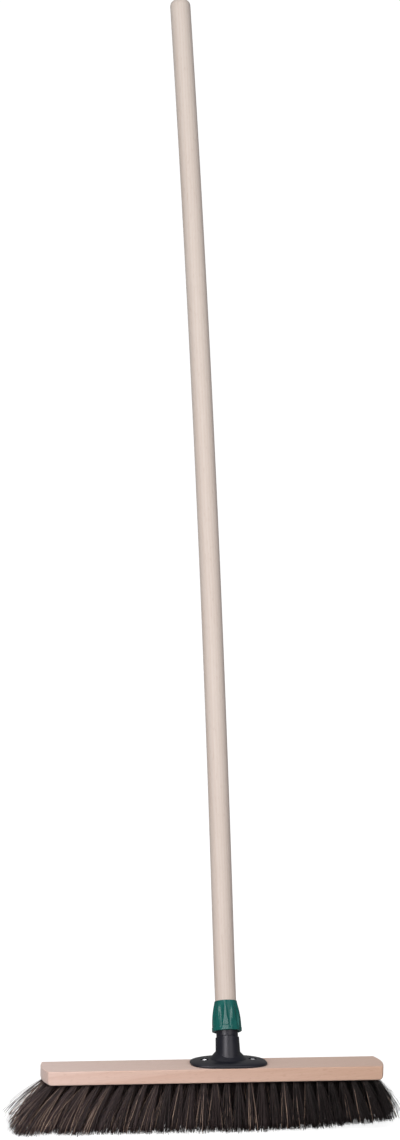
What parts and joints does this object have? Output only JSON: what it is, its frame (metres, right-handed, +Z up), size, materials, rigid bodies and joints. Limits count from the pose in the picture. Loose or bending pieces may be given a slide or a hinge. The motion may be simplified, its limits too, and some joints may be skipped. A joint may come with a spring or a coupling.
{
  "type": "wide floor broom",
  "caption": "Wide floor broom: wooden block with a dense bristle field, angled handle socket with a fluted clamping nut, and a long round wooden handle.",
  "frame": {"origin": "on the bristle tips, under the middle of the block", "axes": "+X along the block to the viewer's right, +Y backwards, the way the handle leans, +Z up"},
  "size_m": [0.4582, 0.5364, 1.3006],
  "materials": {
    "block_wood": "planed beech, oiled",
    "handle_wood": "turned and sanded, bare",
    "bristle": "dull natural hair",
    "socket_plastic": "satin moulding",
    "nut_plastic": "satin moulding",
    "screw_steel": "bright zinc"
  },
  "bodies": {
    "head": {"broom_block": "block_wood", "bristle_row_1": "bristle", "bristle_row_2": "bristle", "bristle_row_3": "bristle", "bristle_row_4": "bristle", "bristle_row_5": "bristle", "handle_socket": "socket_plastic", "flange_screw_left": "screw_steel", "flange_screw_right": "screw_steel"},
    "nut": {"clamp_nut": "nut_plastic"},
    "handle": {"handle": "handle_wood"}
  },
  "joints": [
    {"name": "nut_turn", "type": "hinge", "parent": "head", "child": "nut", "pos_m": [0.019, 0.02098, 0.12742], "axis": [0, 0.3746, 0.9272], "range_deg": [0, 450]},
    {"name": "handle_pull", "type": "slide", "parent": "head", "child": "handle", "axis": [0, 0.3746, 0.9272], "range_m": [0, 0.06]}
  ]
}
++++++++
**To be done:** Repeat the data above exactly.

**The response:**
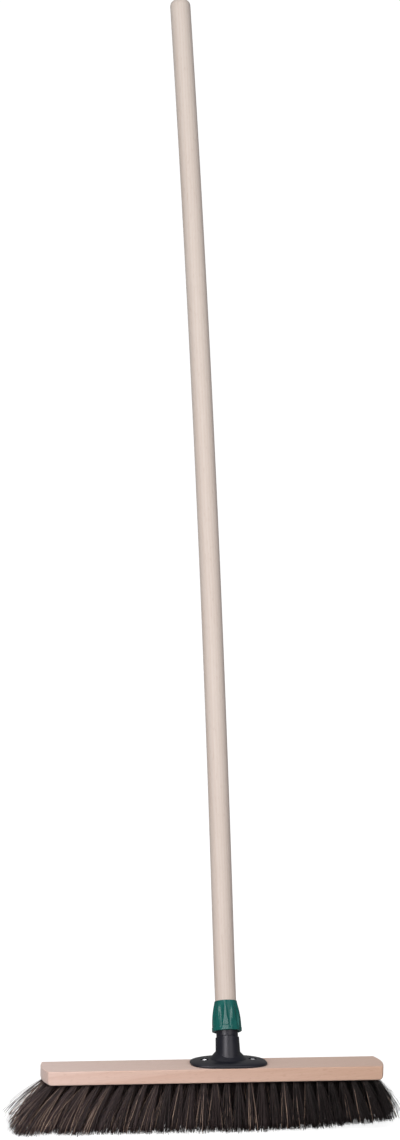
What parts and joints does this object have? Output only JSON: what it is, its frame (metres, right-handed, +Z up), size, materials, rigid bodies and joints. Limits count from the pose in the picture. Loose or bending pieces may be given a slide or a hinge. The motion may be simplified, its limits too, and some joints may be skipped. A joint may come with a spring or a coupling.
{
  "type": "wide floor broom",
  "caption": "Wide floor broom: wooden block with a dense bristle field, angled handle socket with a fluted clamping nut, and a long round wooden handle.",
  "frame": {"origin": "on the bristle tips, under the middle of the block", "axes": "+X along the block to the viewer's right, +Y backwards, the way the handle leans, +Z up"},
  "size_m": [0.4582, 0.5364, 1.3006],
  "materials": {
    "block_wood": "planed beech, oiled",
    "handle_wood": "turned and sanded, bare",
    "bristle": "dull natural hair",
    "socket_plastic": "satin moulding",
    "nut_plastic": "satin moulding",
    "screw_steel": "bright zinc"
  },
  "bodies": {
    "head": {"broom_block": "block_wood", "bristle_row_1": "bristle", "bristle_row_2": "bristle", "bristle_row_3": "bristle", "bristle_row_4": "bristle", "bristle_row_5": "bristle", "handle_socket": "socket_plastic", "flange_screw_left": "screw_steel", "flange_screw_right": "screw_steel"},
    "nut": {"clamp_nut": "nut_plastic"},
    "handle": {"handle": "handle_wood"}
  },
  "joints": [
    {"name": "nut_turn", "type": "hinge", "parent": "head", "child": "nut", "pos_m": [0.019, 0.02098, 0.12742], "axis": [0, 0.3746, 0.9272], "range_deg": [0, 450]},
    {"name": "handle_pull", "type": "slide", "parent": "head", "child": "handle", "axis": [0, 0.3746, 0.9272], "range_m": [0, 0.06]}
  ]
}